> _TASK OBJECTIVE_: Write the material out again in full, exactly.

____

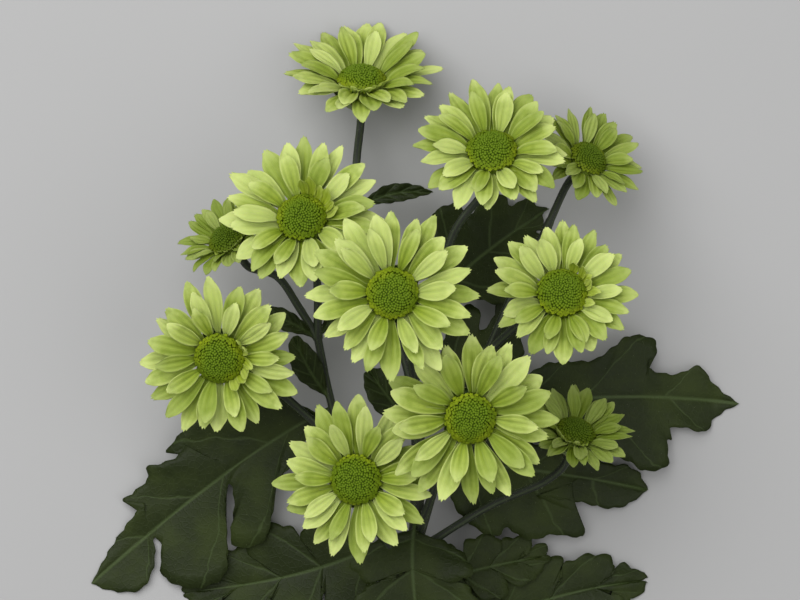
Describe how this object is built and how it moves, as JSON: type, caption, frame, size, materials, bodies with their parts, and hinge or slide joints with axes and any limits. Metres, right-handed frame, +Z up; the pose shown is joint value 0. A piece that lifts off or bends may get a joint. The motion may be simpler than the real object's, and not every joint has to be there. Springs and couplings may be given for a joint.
{
  "type": "green lizard chrysanthemum",
  "caption": "Cut spray of a green daisy-type chrysanthemum lying on its back: branched stem, lobed dark leaves and lime green blooms with domed discs.",
  "frame": {"origin": "middle of the box round the lying spray, at the level of the surface that it lies on", "axes": "+Z up, away from the surface, the way most of the blooms look; +Y along the stem, from its cut end to the top bloom; +X to the right as seen from above"},
  "size_m": [0.256, 0.3719, 0.1057],
  "materials": {
    "petal": "satin, lime green with paler edges and deeper green at the base",
    "disc": "matte, fine green florets with a yellow green rim",
    "calyx": "matte mid green bracts with paler edges",
    "stem": "satin dark green, ridged and finely hairy",
    "leaf": "matte dark green with paler veins"
  },
  "bodies": {
    "root": {"bloom_01_rays": "petal", "bloom_01_disc": "disc", "bloom_01_calyx": "calyx", "bloom_02_rays": "petal", "bloom_02_disc": "disc", "bloom_02_calyx": "calyx", "bloom_03_rays": "petal", "bloom_03_disc": "disc", "bloom_03_calyx": "calyx", "bloom_04_rays": "petal", "bloom_04_disc": "disc", "bloom_04_calyx": "calyx", "bloom_05_rays": "petal", "bloom_05_disc": "disc", "bloom_05_calyx": "calyx", "bloom_06_rays": "petal", "bloom_06_disc": "disc", "bloom_06_calyx": "calyx", "bloom_07_rays": "petal", "bloom_07_disc": "disc", "bloom_07_calyx": "calyx", "bloom_08_rays": "petal", "bloom_08_disc": "disc", "bloom_08_calyx": "calyx", "bloom_09_rays": "petal", "bloom_09_disc": "disc", "bloom_09_calyx": "calyx", "bloom_10_rays": "petal", "bloom_10_disc": "disc", "bloom_10_calyx": "calyx", "bloom_11_rays": "petal", "bloom_11_disc": "disc", "bloom_11_calyx": "calyx", "stem": "stem", "leaf_01": "leaf", "leaf_02": "leaf", "leaf_03": "leaf", "leaf_04": "leaf", "leaf_05": "leaf", "leaf_06": "leaf", "leaf_07": "leaf", "leaf_08": "leaf", "leaf_09": "leaf", "leaf_10": "leaf", "leaf_11": "leaf", "bract_01": "leaf", "bract_02": "leaf", "bract_03": "leaf", "bract_04": "leaf", "bract_05": "leaf"}
  },
  "joints": []
}
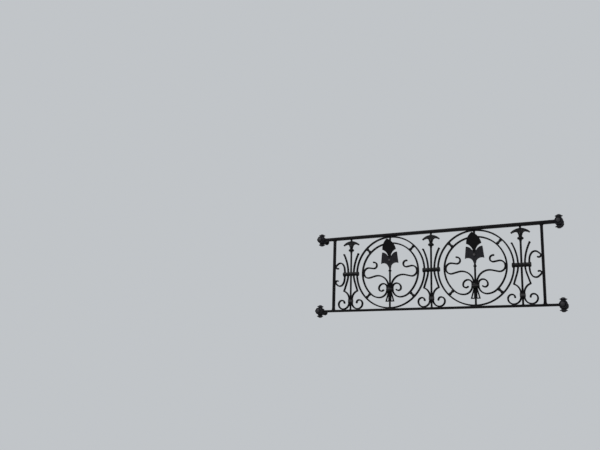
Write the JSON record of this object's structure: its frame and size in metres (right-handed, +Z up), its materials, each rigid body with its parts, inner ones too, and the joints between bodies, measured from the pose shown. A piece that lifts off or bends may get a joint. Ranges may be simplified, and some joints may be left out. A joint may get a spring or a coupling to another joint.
{
  "type": "iron balcony railing",
  "caption": "Low window balcony railing: round ring medallions with flowers and tendrils, lyre scrollwork between posts, two rails, and crowned ball finials held off the wall.",
  "frame": {"origin": "middle of the back face of the lower left wall bracket, on the plane of the wall", "axes": "+X to the right along the rails as seen from the street, +Y into the wall, +Z up"},
  "size_m": [1.244, 0.1071, 0.447],
  "materials": {
    "rail_paint": "old satin black paint on hot-rolled bar",
    "bar_paint": "satin black paint on forged flat and round bar",
    "collar_paint": "satin black paint on turned collars, worn at the edges",
    "casting_paint": "black paint on sand-cast ornament, slightly rough"
  },
  "bodies": {
    "root": {"top_rail": "rail_paint", "bottom_rail": "rail_paint", "left_post": "rail_paint", "right_post": "rail_paint", "left_outer_ring": "bar_paint", "left_inner_ring": "bar_paint", "left_ring_spacers": "collar_paint", "left_flower_stem": "bar_paint", "left_flower_head": "casting_paint", "left_tendrils": "bar_paint", "left_medallion_collar": "collar_paint", "left_tassel": "bar_paint", "right_outer_ring": "bar_paint", "right_inner_ring": "bar_paint", "right_ring_spacers": "collar_paint", "right_flower_stem": "bar_paint", "right_flower_head": "casting_paint", "right_tendrils": "bar_paint", "right_medallion_collar": "collar_paint", "right_tassel": "bar_paint", "left_lyre_stem": "bar_paint", "left_lyre_crown": "casting_paint", "left_lyre_bars": "bar_paint", "left_lyre_collar": "collar_paint", "left_lyre_knot": "collar_paint", "middle_lyre_stem": "bar_paint", "middle_lyre_crown": "casting_paint", "middle_lyre_bars": "bar_paint", "middle_lyre_collar": "collar_paint", "middle_lyre_knot": "collar_paint", "right_lyre_stem": "bar_paint", "right_lyre_crown": "casting_paint", "right_lyre_bars": "bar_paint", "right_lyre_collar": "collar_paint", "right_lyre_knot": "collar_paint", "left_side_scroll": "bar_paint", "right_side_scroll": "bar_paint", "lower_left_finial": "casting_paint", "lower_left_bracket": "rail_paint", "lower_right_finial": "casting_paint", "lower_right_bracket": "rail_paint", "upper_left_finial": "casting_paint", "upper_left_bracket": "rail_paint", "upper_right_finial": "casting_paint", "upper_right_bracket": "rail_paint"}
  },
  "joints": []
}
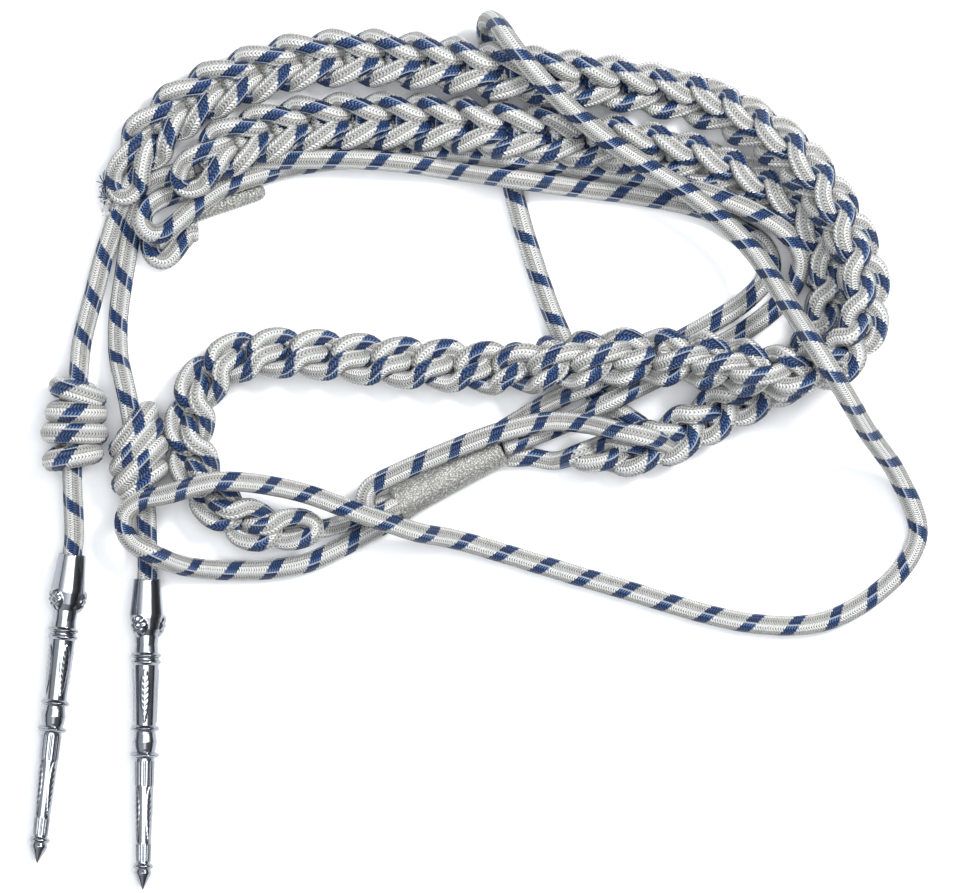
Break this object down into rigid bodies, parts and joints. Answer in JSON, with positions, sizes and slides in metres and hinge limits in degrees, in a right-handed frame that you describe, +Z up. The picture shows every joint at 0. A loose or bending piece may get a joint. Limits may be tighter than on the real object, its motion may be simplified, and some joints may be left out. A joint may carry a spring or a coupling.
{
  "type": "aiguillette",
  "caption": "Aiguillette of plaited and plain round cord with a bound sleeve and two engraved metal tips, lying flat.",
  "frame": {"origin": "middle of the binding sleeve's flat sewn underside, on the surface it lies on", "axes": "+Z up from the surface, -Y the way the metal tips point, +X from the chest end towards the plaits' bend"},
  "size_m": [0.2516, 0.2456, 0.0383],
  "materials": {
    "cord": "satin",
    "tips": "polished",
    "bullion": "satin"
  },
  "bodies": {
    "root": {"long_plait_lower": "cord", "long_plait_upper": "cord", "short_plait": "cord", "long_plait_lead": "cord", "short_plait_lead": "cord", "chest_bight": "cord", "arm_loop_cord": "cord", "double_cord": "cord", "joining_cord": "cord", "tip_cord_left": "cord", "tip_cord_right": "cord", "tip_knot_left": "cord", "tip_knot_right": "cord", "tip_left": "tips", "tip_right": "tips", "binding_sleeve": "bullion", "binding_tongue": "bullion"}
  },
  "joints": []
}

____

> _OUTPUT FOR THIS TASK_:
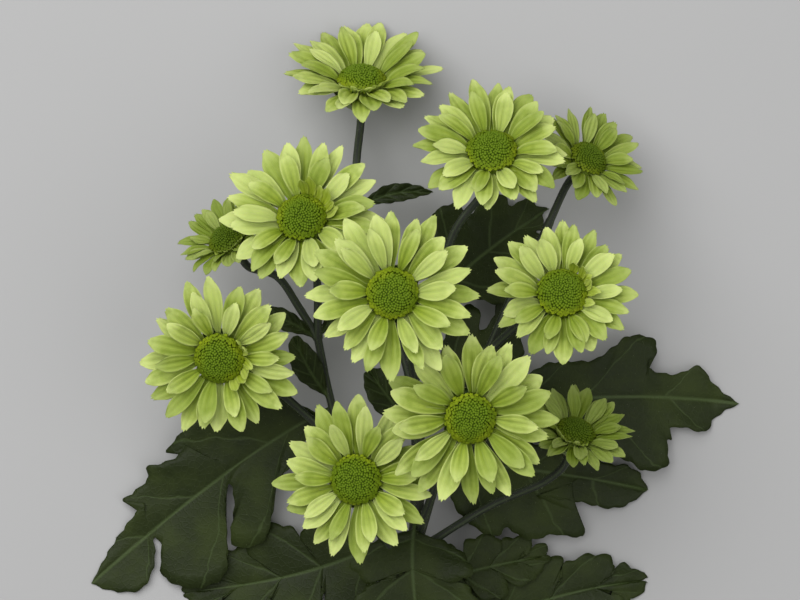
Describe how this object is built and how it moves, as JSON: type, caption, frame, size, materials, bodies with their parts, and hinge or slide joints with axes and any limits. Metres, right-handed frame, +Z up; the pose shown is joint value 0. A piece that lifts off or bends may get a joint. The motion may be simpler than the real object's, and not every joint has to be there. Springs and couplings may be given for a joint.
{
  "type": "green lizard chrysanthemum",
  "caption": "Cut spray of a green daisy-type chrysanthemum lying on its back: branched stem, lobed dark leaves and lime green blooms with domed discs.",
  "frame": {"origin": "middle of the box round the lying spray, at the level of the surface that it lies on", "axes": "+Z up, away from the surface, the way most of the blooms look; +Y along the stem, from its cut end to the top bloom; +X to the right as seen from above"},
  "size_m": [0.256, 0.3719, 0.1057],
  "materials": {
    "petal": "satin, lime green with paler edges and deeper green at the base",
    "disc": "matte, fine green florets with a yellow green rim",
    "calyx": "matte mid green bracts with paler edges",
    "stem": "satin dark green, ridged and finely hairy",
    "leaf": "matte dark green with paler veins"
  },
  "bodies": {
    "root": {"bloom_01_rays": "petal", "bloom_01_disc": "disc", "bloom_01_calyx": "calyx", "bloom_02_rays": "petal", "bloom_02_disc": "disc", "bloom_02_calyx": "calyx", "bloom_03_rays": "petal", "bloom_03_disc": "disc", "bloom_03_calyx": "calyx", "bloom_04_rays": "petal", "bloom_04_disc": "disc", "bloom_04_calyx": "calyx", "bloom_05_rays": "petal", "bloom_05_disc": "disc", "bloom_05_calyx": "calyx", "bloom_06_rays": "petal", "bloom_06_disc": "disc", "bloom_06_calyx": "calyx", "bloom_07_rays": "petal", "bloom_07_disc": "disc", "bloom_07_calyx": "calyx", "bloom_08_rays": "petal", "bloom_08_disc": "disc", "bloom_08_calyx": "calyx", "bloom_09_rays": "petal", "bloom_09_disc": "disc", "bloom_09_calyx": "calyx", "bloom_10_rays": "petal", "bloom_10_disc": "disc", "bloom_10_calyx": "calyx", "bloom_11_rays": "petal", "bloom_11_disc": "disc", "bloom_11_calyx": "calyx", "stem": "stem", "leaf_01": "leaf", "leaf_02": "leaf", "leaf_03": "leaf", "leaf_04": "leaf", "leaf_05": "leaf", "leaf_06": "leaf", "leaf_07": "leaf", "leaf_08": "leaf", "leaf_09": "leaf", "leaf_10": "leaf", "leaf_11": "leaf", "bract_01": "leaf", "bract_02": "leaf", "bract_03": "leaf", "bract_04": "leaf", "bract_05": "leaf"}
  },
  "joints": []
}
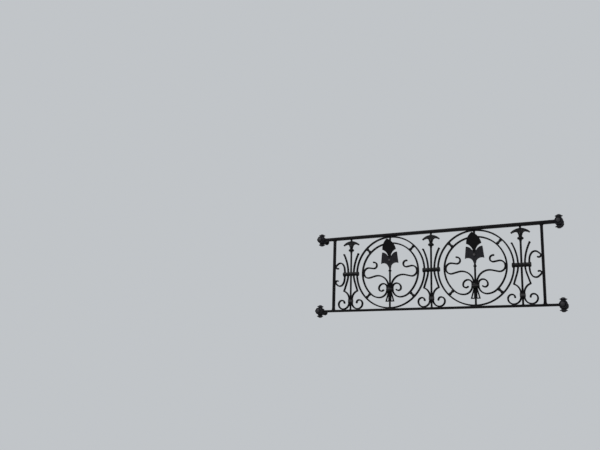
Write the JSON record of this object's structure: its frame and size in metres (right-handed, +Z up), its materials, each rigid body with its parts, inner ones too, and the joints between bodies, measured from the pose shown. A piece that lifts off or bends may get a joint. Ranges may be simplified, and some joints may be left out. A joint may get a spring or a coupling to another joint.
{
  "type": "iron balcony railing",
  "caption": "Low window balcony railing: round ring medallions with flowers and tendrils, lyre scrollwork between posts, two rails, and crowned ball finials held off the wall.",
  "frame": {"origin": "middle of the back face of the lower left wall bracket, on the plane of the wall", "axes": "+X to the right along the rails as seen from the street, +Y into the wall, +Z up"},
  "size_m": [1.244, 0.1071, 0.447],
  "materials": {
    "rail_paint": "old satin black paint on hot-rolled bar",
    "bar_paint": "satin black paint on forged flat and round bar",
    "collar_paint": "satin black paint on turned collars, worn at the edges",
    "casting_paint": "black paint on sand-cast ornament, slightly rough"
  },
  "bodies": {
    "root": {"top_rail": "rail_paint", "bottom_rail": "rail_paint", "left_post": "rail_paint", "right_post": "rail_paint", "left_outer_ring": "bar_paint", "left_inner_ring": "bar_paint", "left_ring_spacers": "collar_paint", "left_flower_stem": "bar_paint", "left_flower_head": "casting_paint", "left_tendrils": "bar_paint", "left_medallion_collar": "collar_paint", "left_tassel": "bar_paint", "right_outer_ring": "bar_paint", "right_inner_ring": "bar_paint", "right_ring_spacers": "collar_paint", "right_flower_stem": "bar_paint", "right_flower_head": "casting_paint", "right_tendrils": "bar_paint", "right_medallion_collar": "collar_paint", "right_tassel": "bar_paint", "left_lyre_stem": "bar_paint", "left_lyre_crown": "casting_paint", "left_lyre_bars": "bar_paint", "left_lyre_collar": "collar_paint", "left_lyre_knot": "collar_paint", "middle_lyre_stem": "bar_paint", "middle_lyre_crown": "casting_paint", "middle_lyre_bars": "bar_paint", "middle_lyre_collar": "collar_paint", "middle_lyre_knot": "collar_paint", "right_lyre_stem": "bar_paint", "right_lyre_crown": "casting_paint", "right_lyre_bars": "bar_paint", "right_lyre_collar": "collar_paint", "right_lyre_knot": "collar_paint", "left_side_scroll": "bar_paint", "right_side_scroll": "bar_paint", "lower_left_finial": "casting_paint", "lower_left_bracket": "rail_paint", "lower_right_finial": "casting_paint", "lower_right_bracket": "rail_paint", "upper_left_finial": "casting_paint", "upper_left_bracket": "rail_paint", "upper_right_finial": "casting_paint", "upper_right_bracket": "rail_paint"}
  },
  "joints": []
}
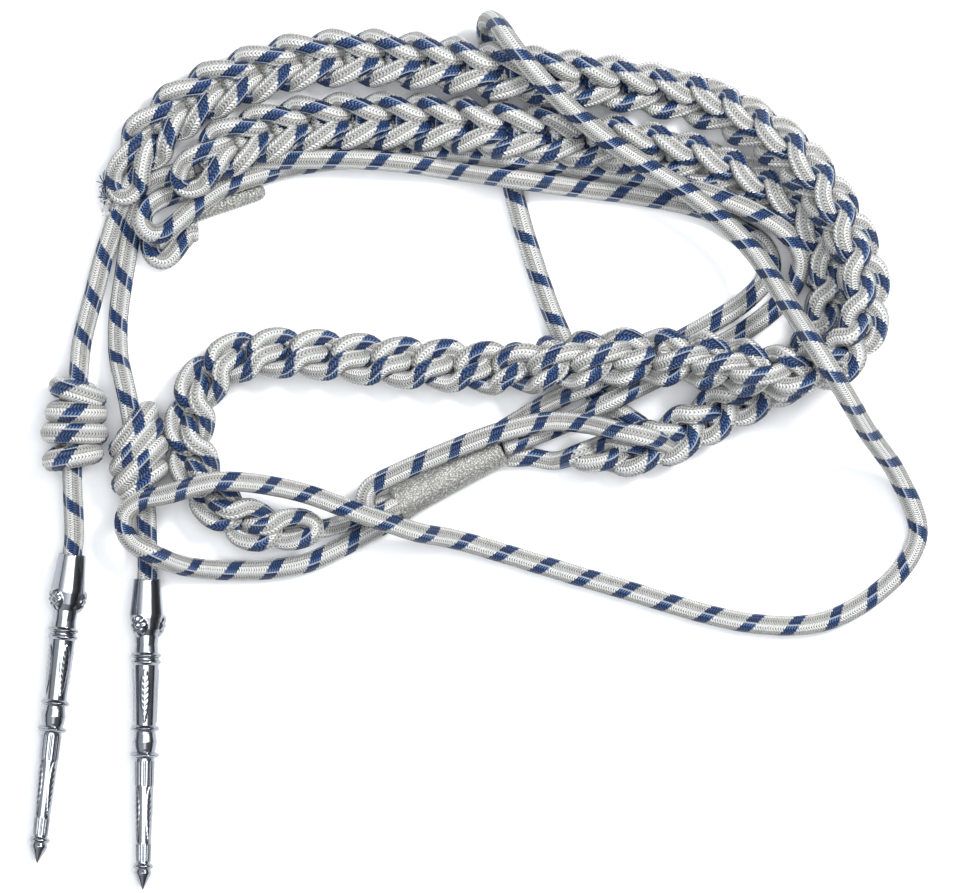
Break this object down into rigid bodies, parts and joints. Answer in JSON, with positions, sizes and slides in metres and hinge limits in degrees, in a right-handed frame that you describe, +Z up. The picture shows every joint at 0. A loose or bending piece may get a joint. Limits may be tighter than on the real object, its motion may be simplified, and some joints may be left out. A joint may carry a spring or a coupling.
{
  "type": "aiguillette",
  "caption": "Aiguillette of plaited and plain round cord with a bound sleeve and two engraved metal tips, lying flat.",
  "frame": {"origin": "middle of the binding sleeve's flat sewn underside, on the surface it lies on", "axes": "+Z up from the surface, -Y the way the metal tips point, +X from the chest end towards the plaits' bend"},
  "size_m": [0.2516, 0.2456, 0.0383],
  "materials": {
    "cord": "satin",
    "tips": "polished",
    "bullion": "satin"
  },
  "bodies": {
    "root": {"long_plait_lower": "cord", "long_plait_upper": "cord", "short_plait": "cord", "long_plait_lead": "cord", "short_plait_lead": "cord", "chest_bight": "cord", "arm_loop_cord": "cord", "double_cord": "cord", "joining_cord": "cord", "tip_cord_left": "cord", "tip_cord_right": "cord", "tip_knot_left": "cord", "tip_knot_right": "cord", "tip_left": "tips", "tip_right": "tips", "binding_sleeve": "bullion", "binding_tongue": "bullion"}
  },
  "joints": []
}